# Crypticon Minnesota Nov 14,15,16 2008



## Malenkia

SWEET!!! I've been looking for something in MN =)

Just out of curiosity, what all goes on? I'm really interested in the costume contest. The only Con I've ever been to is Convergence, so that's all I really have to go by.


----------



## Don of the Dead

Malenkia said:


> SWEET!!! I've been looking for something in MN =)
> 
> Just out of curiosity, what all goes on? I'm really interested in the costume contest. The only Con I've ever been to is Convergence, so that's all I really have to go by.



There are vendor tables, films screenings with q&a with actors, autograph tables etc.
The costume contest is new this year as is the FX contest.
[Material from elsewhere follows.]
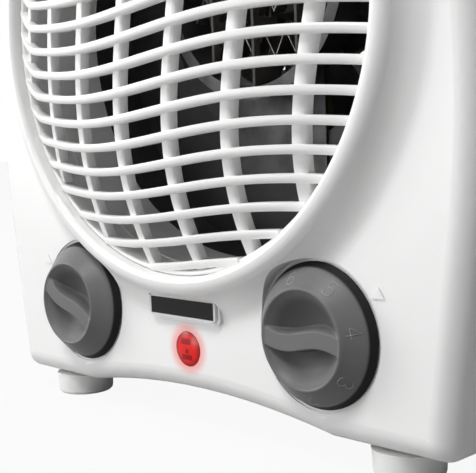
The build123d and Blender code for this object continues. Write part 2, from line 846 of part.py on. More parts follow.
with BuildPart() as badge_plate:
    with BuildSketch(front_plane(badge_y)):
        with Locations((0, badge_z)):
            RectangleRounded(badge_width, badge_height, badge_height / 4)
    extrude(amount=badge_thickness)
save(badge_plate.part, "badge_plate")

# Air duct behind the neck: flange, chamber, back plate, fan shroud and motor spider
spider_y = shroud_end_y - spider_thickness
with BuildPart() as air_duct:
    add(tube("flange", 0, outlet_z, duct_bore_r, duct_flange_r, neck_end_y, chamber_y))
    chamber_outer_r = duct_bore_r + duct_wall
    add(tube("chamber", 0, outlet_z, duct_bore_r, chamber_outer_r, chamber_y, back_plate_y))
    add(rod(0, outlet_z, chamber_outer_r, back_plate_y, back_plate_y + duct_wall))
    add(rod(0, unit_z, shroud_r + duct_wall, back_plate_y + duct_wall, shroud_end_y))
    add(rod(0, unit_z, shroud_r, back_plate_y, shroud_end_y), mode=Mode.SUBTRACT)
    for x, z in tab_places:
        add(tube("tab", x, z, screw_r + screw_gap, tab_r, neck_end_y, chamber_y))
    with BuildSketch(front_plane(spider_y)):
        with Locations((0, unit_z)):
            Circle(spider_ring_r)
            for turn in (45, 135):
                Rectangle(2 * shroud_r + duct_wall, spider_arm_width, rotation=turn)
            Circle(spider_bore_r, mode=Mode.SUBTRACT)
            with GridLocations(2 * motor_screw_x, 1, 2, 1):
                Circle(screw_r, mode=Mode.SUBTRACT)
    extrude(amount=-spider_thickness)
save(air_duct.part, "air_duct")

# Element: steel ring on two legs, upright mica boards and folded ribbons threaded through them
element_y = back_plate_y - element_depth
leg_y = back_plate_y - element_leg_thickness
with BuildPart() as element_frame:
    element_outer_r = element_r + element_wall
    add(tube("ring", 0, unit_z, element_r, element_outer_r, element_y, back_plate_y))
    add(tube("rim", 0, unit_z, element_r, element_outer_r + element_rim, element_y, element_y + element_wall))
    with BuildSketch(front_plane(leg_y)):
        with Locations((0, unit_z - (element_leg_drop - element_top_leg) / 2)):
            Rectangle(element_leg_width, element_leg_drop + element_top_leg)
        with Locations((0, unit_z)):
            Circle(element_r, mode=Mode.SUBTRACT)
    extrude(amount=-element_leg_thickness)
save(element_frame.part, "element_frame")

mica_y = element_y + (element_depth - mica_depth) / 2
ribbon_y = mica_y + (mica_depth - ribbon_width) / 2
row_heights = [unit_z + (row - (ribbon_rows - 1) / 2) * ribbon_row_pitch for row in range(ribbon_rows)]
window_half = ribbon_fold_height / 2 + ribbon_thickness + mica_gap
for name, x in (("mica_board_left", -mica_pitch), ("mica_board_centre", 0), ("mica_board_right", mica_pitch)):
    half_chord = sqrt((element_r - fit_gap) ** 2 - (abs(x) + mica_thickness / 2) ** 2)
    with BuildPart() as mica_board:
        with Locations((x, mica_y + mica_depth / 2, unit_z)):
            Box(mica_thickness, mica_depth, 2 * half_chord)
        for row_z in row_heights:
            with Locations((x, mica_y + mica_depth / 2, row_z)):
                Box(2 * mica_thickness, ribbon_width + 2 * mica_gap, 2 * window_half, mode=Mode.SUBTRACT)
    save(mica_board.part, name)


def ribbon_row(row_z):
    """Flat heating wire folded into a zigzag across the ring at one height."""
    reach = sqrt(element_r**2 - (abs(row_z - unit_z) + ribbon_fold_height / 2) ** 2) - ribbon_end_gap
    folds = int(2 * reach / ribbon_fold_pitch)
    half = ribbon_fold_height / 2
    points = []
    for fold in range(folds + 1):
        side = 1 if fold % 2 else -1
        points.append(((fold - folds / 2) * ribbon_fold_pitch, row_z + side * half))
    with BuildPart() as row:
        with BuildSketch(front_plane(ribbon_y)):
            with BuildLine():
                upper = [(x, z + ribbon_thickness / 2) for x, z in points]
                lower = [(x, z - ribbon_thickness / 2) for x, z in reversed(points)]
                Polyline(*upper, *lower, close=True)
            make_face()
        extrude(amount=-ribbon_width)
    return row.part


for name, rows in (("heating_ribbon_lower", row_heights[:2]), ("heating_ribbon_upper", row_heights[2:])):
    with BuildPart() as ribbons:
        for row_z in rows:
            add(ribbon_row(row_z))
    save(ribbons.part, name)

cutout_z = unit_z + element_r + element_wall + element_rim + cutout_r
save(rod(0, cutout_z, cutout_r, leg_y - cutout_thickness, leg_y), "thermal_cutout")
with BuildPart() as thermal_fuse:
    fuse_x = element_leg_width / 3
    with Locations((fuse_x, leg_y - fuse_r, cutout_z)):
        Cylinder(fuse_r, fuse_length)
save(thermal_fuse.part, "thermal_fuse")

# Fan: cup hub with twisted blades, on the motor shaft
fan_end_y = fan_y + fan_hub_depth
with BuildPart() as fan:
    with BuildSketch(turning_plane(0, unit_z)):
        with BuildLine():
            Polyline(
                (shaft_r, fan_y),
                (fan_hub_r - fan_hub_wall, fan_y),
                (fan_hub_r, fan_y + fan_hub_wall),
                (fan_hub_r, fan_end_y),
                (fan_hub_r - fan_hub_wall, fan_end_y),
                (fan_hub_r - fan_hub_wall, fan_y + fan_hub_wall),
                (fan_hub_core_r, fan_y + fan_hub_wall),
                (fan_hub_core_r, fan_end_y - fan_hub_wall),
                (shaft_r, fan_end_y - fan_hub_wall),
                close=True,
            )
        make_face()
    revolve(axis=turning_axis(0, unit_z))
    blade_y = fan_y + fan_hub_depth / 2
    for blade in range(fan_blades):
        turn = 360 * blade / fan_blades
        stations = (
            (fan_hub_r - fan_hub_wall / 2, fan_root_chord, fan_root_angle),
            ((fan_hub_r + fan_r) / 2, (fan_root_chord + fan_tip_chord) / 2, (fan_root_angle + fan_tip_angle) / 2),
            (fan_r, fan_tip_chord, fan_tip_angle),
        )
        for radius, chord, angle in stations:
            outward = Vector(sin(radians(turn)), 0, cos(radians(turn)))
            along = Vector(cos(radians(turn)), 0, -sin(radians(turn)))
            origin = Vector(0, blade_y, unit_z) + outward * radius
            with BuildSketch(Plane(origin=origin, x_dir=along, z_dir=outward)):
                Rectangle(chord, blade_thickness, rotation=angle)
        loft(ruled=True)
save(fan.part, "fan")

# Motor: laminated frame with a bored head, wound bobbin on its lower bar, rotor and shaft
shaft_front_y = fan_y - clip_thickness - shaft_front_reach
shaft_end_y = rear_bracket_y + bracket_thickness + shaft_rear_reach
stator_low = bar_top - coil_bar_height
save(rod(0, unit_z, shaft_r, shaft_front_y, shaft_end_y), "motor_shaft")
save(tube("fan_clip", 0, unit_z, shaft_r, clip_r, fan_y - clip_thickness, fan_y), "fan_clip")
save(tube("motor_rotor", 0, unit_z, shaft_r, rotor_r, stator_y, stator_y + stator_thickness), "motor_rotor")

with BuildPart() as motor_stator:
    with BuildSketch(front_plane(stator_y)):
        with Locations((0, unit_z + (stator_top + stator_low) / 2)):
            Rectangle(stator_width, stator_top - stator_low)
        with Locations((0, unit_z)):
            Circle(bore_r, mode=Mode.SUBTRACT)
            with GridLocations(2 * motor_screw_x, 1, 2, 1):
                Circle(screw_r + screw_gap, mode=Mode.SUBTRACT)
        with Locations((0, unit_z + window_top - window_height / 2)):
            Rectangle(window_width, window_height, mode=Mode.SUBTRACT)
    extrude(amount=-stator_thickness)
save(motor_stator.part, "motor_stator")

coil_y = stator_y + stator_thickness / 2
bobbin_hole_depth = stator_thickness + 2 * fit_gap
bobbin_hole_height = coil_bar_height + 2 * fit_gap
with BuildPart() as coil_bobbin:
    flange_depth = bobbin_hole_depth + 2 * coil_wrap
    flange_height = bobbin_hole_height + 2 * coil_wrap
    with Locations((0, coil_y, coil_z)):
        Box(coil_length, bobbin_hole_depth + 2 * bobbin_wall, bobbin_hole_height + 2 * bobbin_wall)
    for side in (-1, 1):
        with Locations((side * (coil_length - bobbin_flange) / 2, coil_y, coil_z)):
            Box(bobbin_flange, flange_depth, flange_height)
    with Locations((0, coil_y, coil_z)):
        Box(coil_length, bobbin_hole_depth, bobbin_hole_height, mode=Mode.SUBTRACT)
save(coil_bobbin.part, "coil_bobbin")

winding_length = coil_length - 2 * bobbin_flange
with BuildPart() as motor_coil:
    with Locations((0, coil_y, coil_z)):
        Box(winding_length, flange_depth - bobbin_wall, flange_height - bobbin_wall)
    fillet(motor_coil.edges().filter_by(Axis.X), bobbin_wall)
    with Locations((0, coil_y, coil_z)):
        core_depth = bobbin_hole_depth + 2 * bobbin_wall
        core_height = bobbin_hole_height + 2 * bobbin_wall
        Box(winding_length, core_depth, core_height, mode=Mode.SUBTRACT)
save(motor_coil.part, "motor_coil")

# Bearing straps on round spacers, with a sintered bush in each
for end, strap_y, spacer_y in (
    ("front", shroud_end_y, shroud_end_y + bracket_thickness),
    ("rear", rear_bracket_y, rear_bracket_y - bracket_standoff),
):
    with BuildPart() as bracket:
        with BuildSketch(front_plane(strap_y)):
            with Locations((0, unit_z)):
                SlotOverall(stator_width, bracket_height)
                Circle(bearing_r, mode=Mode.SUBTRACT)
                with GridLocations(2 * motor_screw_x, 1, 2, 1):
                    Circle(screw_r + screw_gap, mode=Mode.SUBTRACT)
        extrude(amount=-bracket_thickness)
        for side in (-1, 1):
            spacer_x = side * motor_screw_x
            spacer_end = spacer_y + bracket_standoff
            add(tube("spacer", spacer_x, unit_z, screw_r + screw_gap, standoff_r, spacer_y, spacer_end))
    save(bracket.part, f"bearing_bracket_{end}")
    bush_y = strap_y + bracket_thickness / 2 - bearing_length / 2
    bush = tube("bush", 0, unit_z, shaft_r + shaft_gap, bearing_r, bush_y, bush_y + bearing_length)
    save(bush, f"motor_bearing_{end}")


def pan_screw(x, z, head_y, length, facing):
    """Pan-head screw along Y, its head under head_y on the side that facing gives."""
    tip_y = head_y - facing * length
    points = [(0, head_y + facing * screw_head_height), (screw_head_r, head_y + facing * screw_head_height)]
    points += [(screw_head_r, head_y), (screw_r, head_y), (screw_r, tip_y), (0, tip_y)]
    return turned("screw", x, z, points)


motor_screw_length = rear_bracket_y + bracket_thickness - spider_y - spider_thickness / 4
with BuildPart() as motor_screws:
    for side in (-1, 1):
        add(pan_screw(side * motor_screw_x, unit_z, rear_bracket_y + bracket_thickness, motor_screw_length, 1))
save(motor_screws.part, "motor_screws")

with BuildPart() as duct_screws:
    for x, z in tab_places:
        add(pan_screw(x, z, chamber_y, duct_screw_length, 1))
save(duct_screws.part, "duct_screws")

with BuildPart() as shell_screws:
    for x, z in shell_screw_places:
        add(pan_screw(x, z, part_y + boss_floor, boss_floor + shell_screw_length - screw_head_height, 1))
save(shell_screws.part, "shell_screws")

# Mains inlet: bushing in the back wall, cord clamp on two posts, terminal block on two more
with BuildPart() as cord_gland:
    with BuildSketch(turning_plane(gland_x, gland_z)):
        with BuildLine():
            Polyline(
                (gland_bore_r, rear_y - gland_lip),
                (gland_r, rear_y - gland_lip),
                (gland_r, rear_y - wall),
                (gland_lip_r, rear_y - wall),
                (gland_lip_r, rear_y - 3 * wall),
                (gland_bore_r, rear_y - 3 * wall),
                close=True,
            )
        make_face()
    revolve(axis=turning_axis(gland_x, gland_z))
save(cord_gland.part, "cord_gland")

clamp_y = rear_y - clamp_inset
with BuildPart() as cord_clamp:
    with BuildSketch(Plane.XY.offset(gland_z)):
        with Locations((gland_x, clamp_y)):
            RectangleRounded(2 * (clamp_post_x + clamp_half_depth), 2 * clamp_half_depth, clamp_half_depth / 2)
            with GridLocations(2 * clamp_post_x, 1, 2, 1):
                Circle(screw_r + screw_gap, mode=Mode.SUBTRACT)
    extrude(amount=clamp_height)
save(cord_clamp.part, "cord_clamp")

with BuildPart() as clamp_screws:
    for side in (-1, 1):
        with Locations((gland_x + side * clamp_post_x, clamp_y, gland_z + clamp_height + screw_head_height / 2)):
            Cylinder(screw_head_r, screw_head_height)
        shank_length = clamp_screw_length + clamp_height - 1
        with Locations((gland_x + side * clamp_post_x, clamp_y, gland_z + clamp_height - shank_length / 2)):
            Cylinder(screw_r, shank_length)
save(clamp_screws.part, "clamp_screws")

terminal_y = rear_y - terminal_inset
with BuildPart() as terminal_block:
    with BuildSketch(Plane.XY.offset(terminal_seat_z)):
        with Locations((terminal_x, terminal_y)):
            Rectangle(terminal_width, terminal_depth)
    extrude(amount=terminal_height)
    with BuildSketch(Plane.XY.offset(terminal_seat_z + terminal_height)):
        with Locations((terminal_x, terminal_y)):
            with GridLocations(terminal_screw_pitch, 1, 3, 1):
                Circle(terminal_screw_r + screw_gap)
    extrude(amount=-terminal_height / 2, mode=Mode.SUBTRACT)
save(terminal_block.part, "terminal_block")

with BuildPart() as terminal_screws:
    with BuildSketch(Plane.XY.offset(terminal_seat_z + terminal_height / 2)):
        with Locations((terminal_x, terminal_y)):
            with GridLocations(terminal_screw_pitch, 1, 3, 1):
                Circle(terminal_screw_r)
    extrude(amount=terminal_height / 3)
save(terminal_screws.part, "terminal_screws")
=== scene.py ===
from math import cos, hypot, pi, radians, sin, sqrt

import bmesh
import bpy
from mathutils import Matrix, Vector


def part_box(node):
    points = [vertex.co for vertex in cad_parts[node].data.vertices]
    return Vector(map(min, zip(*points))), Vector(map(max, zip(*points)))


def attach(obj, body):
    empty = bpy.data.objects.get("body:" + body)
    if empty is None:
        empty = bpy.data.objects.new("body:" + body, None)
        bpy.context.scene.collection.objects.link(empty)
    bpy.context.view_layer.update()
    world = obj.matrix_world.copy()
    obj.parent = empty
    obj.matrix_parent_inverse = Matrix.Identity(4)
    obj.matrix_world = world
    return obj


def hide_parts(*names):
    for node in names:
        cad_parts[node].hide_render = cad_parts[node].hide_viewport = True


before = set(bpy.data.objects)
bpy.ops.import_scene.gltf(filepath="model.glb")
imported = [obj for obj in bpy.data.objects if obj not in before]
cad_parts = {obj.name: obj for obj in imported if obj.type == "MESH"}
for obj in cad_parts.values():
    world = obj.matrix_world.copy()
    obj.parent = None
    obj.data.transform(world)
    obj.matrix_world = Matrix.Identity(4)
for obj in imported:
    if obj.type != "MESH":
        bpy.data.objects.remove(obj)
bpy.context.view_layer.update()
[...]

They're working to get a few more guests (The boss is looking into some of the folks from Monster Squad)

-Don


----------



## williamgeorge

Horror, documentaries,indy films, and... hmmm, I think that's it. You will never get me to watch anything starring Kate Hudson, Jennifer Lopez, Lindsay Lohan, Tom Cruise, and, well about 90% of the mainstream actors out there today. 
---------------------
williamgeorge


----------



## williamgeorge

Hmmm, I think that's it. You will never get me to watch anything starring Kate Hudson, Jennifer Lopez, Lindsay Lohan, Tom Cruise, and, well about 90% of the mainstream actors out there today. 
---------------------
williamgeorge
Minnesota Drug Addiction


----------



## DEMO

how about getting Jeff Burr out here? he's pretty awesome.


----------



## Don of the Dead

Some changes folks!!!

Sadly Tony Moran and Michael Bailey Smith have cancelled.

We've added: 
Tom Morga (Halloween 4, Friday the 13th part 5)
James Duval (Frank the Bunny in Donnie Darko)
Richard Brooker (Jason, Friday the 13th part 3)
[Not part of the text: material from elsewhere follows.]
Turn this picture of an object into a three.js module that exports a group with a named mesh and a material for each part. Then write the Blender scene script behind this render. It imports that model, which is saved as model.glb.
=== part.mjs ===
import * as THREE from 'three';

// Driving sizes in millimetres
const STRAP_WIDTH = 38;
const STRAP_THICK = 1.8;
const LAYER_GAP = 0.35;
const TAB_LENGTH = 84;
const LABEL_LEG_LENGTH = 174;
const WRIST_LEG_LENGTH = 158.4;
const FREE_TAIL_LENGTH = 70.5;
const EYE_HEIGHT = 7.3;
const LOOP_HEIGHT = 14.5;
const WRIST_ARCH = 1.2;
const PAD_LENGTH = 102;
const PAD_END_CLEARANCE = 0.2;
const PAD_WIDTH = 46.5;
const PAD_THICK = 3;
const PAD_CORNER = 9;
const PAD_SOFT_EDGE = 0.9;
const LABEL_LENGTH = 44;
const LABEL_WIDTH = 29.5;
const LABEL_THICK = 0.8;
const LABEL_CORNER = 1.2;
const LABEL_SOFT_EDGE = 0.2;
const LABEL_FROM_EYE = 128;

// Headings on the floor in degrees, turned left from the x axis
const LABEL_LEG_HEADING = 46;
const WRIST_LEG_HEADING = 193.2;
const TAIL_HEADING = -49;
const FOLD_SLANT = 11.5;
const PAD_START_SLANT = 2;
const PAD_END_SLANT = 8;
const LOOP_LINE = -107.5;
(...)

SPECIAL MAJOR GUEST ANNOUNCMENT MONDAY 9/22 ON MYSPACE!!!
MySpace.com - Crypticon Minnesota 2008: A November to Dismember! - 30 - Male - Roseville, Minnesota - www.myspace.com/crypticonmn


----------



## Don of the Dead

Please help us welcome Chris Sarandon!!!!!!
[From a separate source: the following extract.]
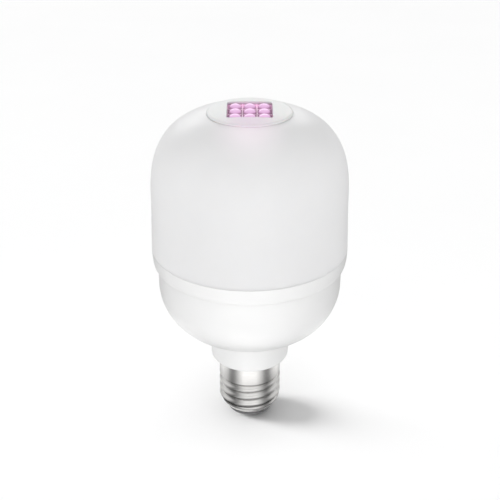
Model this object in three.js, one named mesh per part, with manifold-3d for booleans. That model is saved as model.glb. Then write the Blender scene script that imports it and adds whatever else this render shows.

The voice of Jack Skellington in A Nightmare Before Christmas, Prince Humperdinck in The Princess Bride, Detective Mike Norris in Childs Play and the Seductive/Psychotic Vampire Jerry Dandrige in Fright Night!


----------



## Don of the Dead




----------



## Malenkia

A group of us from the haunt I work are planning on coming from St. Cloud area. Is there any kind of deal on rooms at the hotel or a block set aside for people coming for the convention?


----------



## dmkeener

*Kelli Maroney*

Actress and former Minneapolis native Kelli Maroney has been added to the guest list.She starred in Night of the Comet,Chopping Mall and The Zero Boys.Kelli was in True Blood episode 3 as a TV Evangelist.


----------



## dmkeener

Tom Savini and P.J.Soles aren't able to attend.


----------